Housing permits, construction starts, and completions have all been declining. Supply plans have been announced repeatedly, yet visible progress remains limited. As future inventories shrink, liquidity becomes an amplifier rather than the source of the problem. Apartment move-ins this year are projected to be almost 40 percent below 2022 levels, with a decline approaching 46 percent in the Seoul metropolitan area.

Both sale prices and "jeonse" costs are rising, intensifying competition for scarce homes and adding to anxiety among potential buyers and renters. History offers little encouragement for punitive taxation, as higher capital gains taxes often discourage sales rather than speculation. Higher holding taxes frequently shift into rents and jeonse deposits, shifting the burden rather than eliminating it.

The structure of Korea's property taxes deserves a broader perspective. Comparisons focused solely on effective holding tax rates can be misleading. Transaction taxes and capital gains taxes are already heavy by international standards, positioning Korea among the more heavily taxed property markets within the Organization for Economic Cooperation and Development. Raising all three property taxes simultaneously would further reduce market liquidity.

Tax systems work best when different levies complement rather than reinforce one another. Closing every avenue at once would freeze transactions and leave prices detached from market reality. As the Bank of Korea is expected to tighten monetary policy, imposing heavier taxes would pressure households from both directions.
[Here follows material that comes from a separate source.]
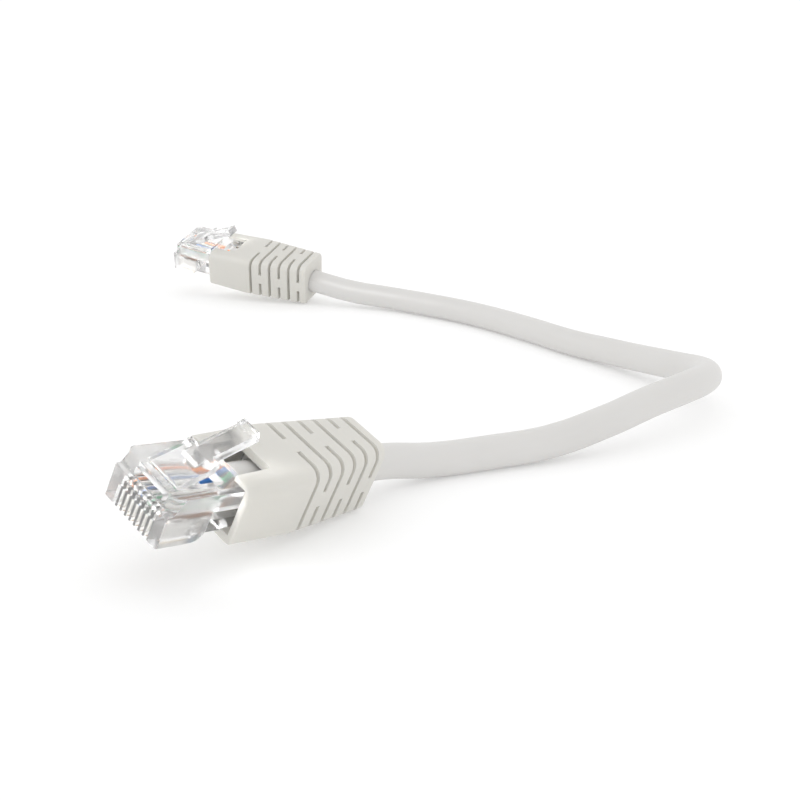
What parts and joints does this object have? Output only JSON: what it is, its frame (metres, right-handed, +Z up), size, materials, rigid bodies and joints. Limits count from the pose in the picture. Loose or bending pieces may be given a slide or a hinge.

Such burdens may be manageable for investors with abundant cash, but they weigh heavily on retirees and ordinary homeowners whose assets are valuable on paper but whose incomes are fixed. While tax policy need not remain frozen forever, gradual adjustments to holding taxes could be justified if accompanied by reductions in transaction taxes. Markets function best when entry and exit are both possible.

The more pressing challenge remains supply. Faster redevelopment, more housing starts, and stronger incentives for private builders would do more to steady expectations than another round of tax warnings. Lee has repeatedly stressed the importance of expanding supply, emphasizing that execution is crucial. Governments can change tax rules quickly, but housing operates on a slower timetable, and lasting stability depends on ensuring enough homes are built to meet demand. Tax policy has a role but cannot substitute for supply.